Paradijs
De misdadiger doet een beroep op de levende God in Christus Jezus; en krijgt antwoord.
Heden zul je met Mij in het paradijs zijn, zo luidt Jezus’ boodschap. Letterlijk staat hier ‘tuin’ of ‘park’. Het herinnert aan het paradijs in Genesis, waar het mee begon. Denk aan wat de Heere door middel van Jesaja zei, in Jes. 51: 3: ‘Want de HEERE zal Sion troosten, Hij zal troosten al haar woeste plaatsen, en Hij zal haar woestijn maken als Eden, en haar wildernis als den hof des HEEREN; vreugde en blijdschap zal daarin gevonden worden, dankzegging en een stem des gezangs.’
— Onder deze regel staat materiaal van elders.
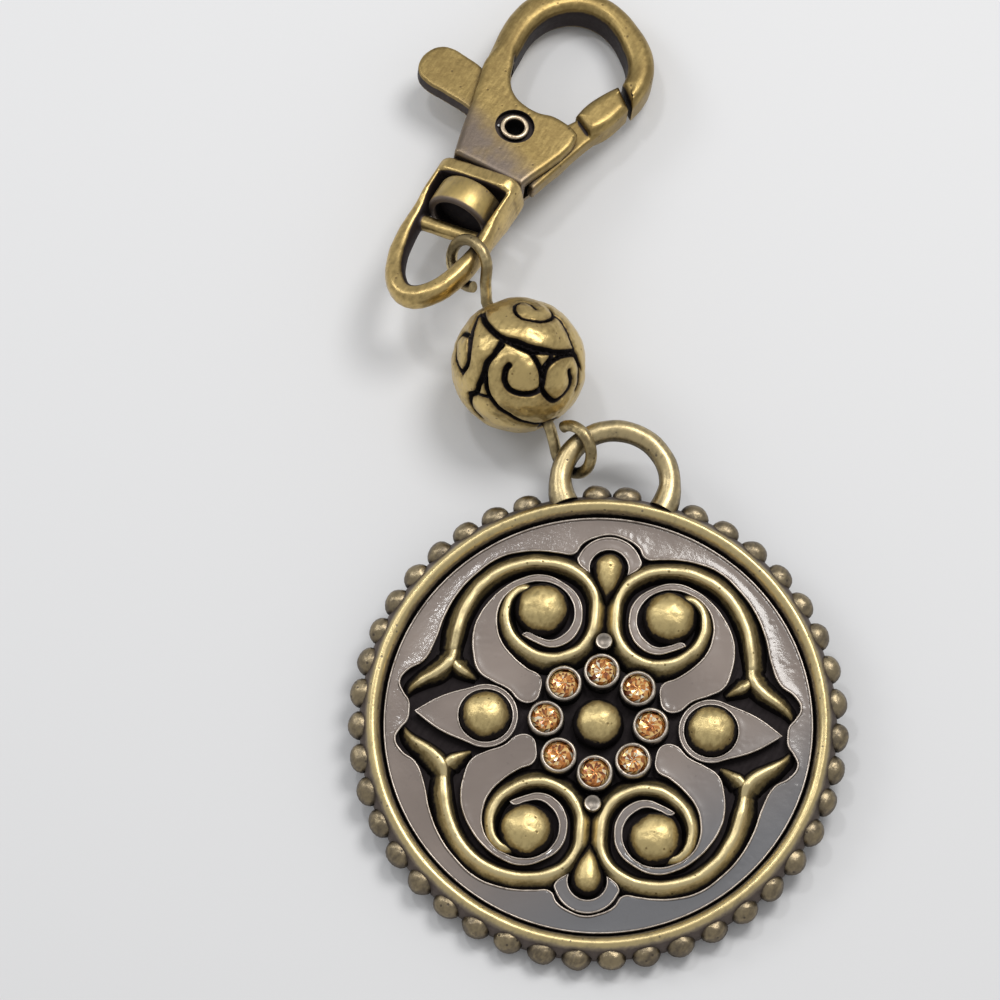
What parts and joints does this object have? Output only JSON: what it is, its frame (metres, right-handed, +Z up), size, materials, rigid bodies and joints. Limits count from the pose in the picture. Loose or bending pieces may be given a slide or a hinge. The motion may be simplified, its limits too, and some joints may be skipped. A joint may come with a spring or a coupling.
{
  "type": "bohemian keychain",
  "caption": "Keychain: a swivelling trigger snap hook, a scroll-carved bead on an eye pin, and a round enamelled medallion with a ring of amber stones.",
  "frame": {"origin": "centre of the medallion's flat back", "axes": "+Y from the medallion's middle to its hoop and on towards the clasp, +Z up from the table that the keychain lies on, +X to the right in the picture"},
  "size_m": [0.0502, 0.1053, 0.0134],
  "materials": {
    "clasp_brass": "brushed antique brass with dark grooves",
    "rivet_brass": "antique brass, dark at the rim",
    "spring_steel": "bright spring wire",
    "wire_brass": "drawn antique brass wire",
    "bead_brass": "cast scrolls with bright crests and dark hollows",
    "medallion_brass": "cast antique brass, bright on the crests and dark in the hollows",
    "grey_enamel": "glossy taupe-grey enamel",
    "amber_stone": "faceted amber glass"
  },
  "bodies": {
    "medallion": {"medallion": "medallion_brass", "enamel_field": "grey_enamel", "enamel_comma_tl": "grey_enamel", "enamel_comma_tr": "grey_enamel", "enamel_comma_bl": "grey_enamel", "enamel_comma_br": "grey_enamel", "enamel_leaf_left": "grey_enamel", "enamel_leaf_right": "grey_enamel", "enamel_arch_top": "grey_enamel", "enamel_arch_bottom": "grey_enamel", "stone_1": "amber_stone", "stone_2": "amber_stone", "stone_3": "amber_stone", "stone_4": "amber_stone", "stone_5": "amber_stone", "stone_6": "amber_stone", "stone_7": "amber_stone", "stone_8": "amber_stone"},
    "eye_pin": {"eye_pin": "wire_brass"},
    "bead": {"scroll_bead": "bead_brass"},
    "swivel": {"swivel_loop": "clasp_brass"},
    "clasp": {"clasp_body": "clasp_brass", "swivel_cap": "clasp_brass", "gate_rivet": "rivet_brass", "gate_spring": "spring_steel"},
    "gate": {"gate_lever": "clasp_brass"}
  },
  "joints": [
    {"name": "pin_swing", "type": "hinge", "parent": "medallion", "child": "eye_pin", "pos_m": [-0.00445, 0.02802, 0.00406], "axis": [-0.6451, -0.5169, 0.5628], "range_deg": [-80, 65]},
    {"name": "bead_spin", "type": "hinge", "parent": "eye_pin", "child": "bead", "pos_m": [-0.01054, 0.03637, 0.00506], "axis": [-0.5053, 0.841, 0.1931], "continuous": true},
    {"name": "swivel_swing", "type": "hinge", "parent": "eye_pin", "child": "swivel", "pos_m": [-0.01629, 0.04622, 0.00721], "axis": [-0.5295, -0.8383, 0.1296], "range_deg": [-80, 60]},
    {"name": "swivel_turn", "type": "hinge", "parent": "swivel", "child": "clasp", "pos_m": [-0.01298, 0.06213, 0.00356], "axis": [0.4137, 0.8953, -0.1652], "continuous": true},
    {"name": "gate_pivot", "type": "hinge", "parent": "clasp", "child": "gate", "pos_m": [-0.01298, 0.06213, 0.00356], "axis": [0.0693, 0.15, 0.9863], "range_deg": [0, 28], "stiffness_Nm_per_rad": 0.03, "springref_deg": -22.92}
  ]
}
We horen eveneens over het paradijs in de brief aan de gemeente van Efeze, in Op. 2: 7: ‘Die oren heeft, die hore wat de Geest tot de Gemeenten zegt. Die overwint, Ik zal hem geven te eten van den boom des levens, die in het midden van het paradijs Gods is.’
Had Jezus het niet gezegd in Joh. 12: 32: ‘En Ik, zo wanneer Ik van de aarde zal verhoogd zijn, zal hen allen tot Mij trekken.’ Christus is bij hen die Hem toebehoren in de hemelse vreugde, in het paradijs. Dit vormt het tegendeel van de eeuwige pijn, de ondergang. Meer toont ons de Schrift niet. Calvijn zegt hierover terecht dat wij niet hoeven te onthullen wat God verhuld heeft.
Genezing en herstel
Hen die Christus toebehoren worden daar bewaard, op een voor ons onbegrijpelijke manier, bij God. Tot ééns op de dag van de opstanding, lichaam en ziel worden verenigd met Hem in Zijn eeuwige heerlijkheid.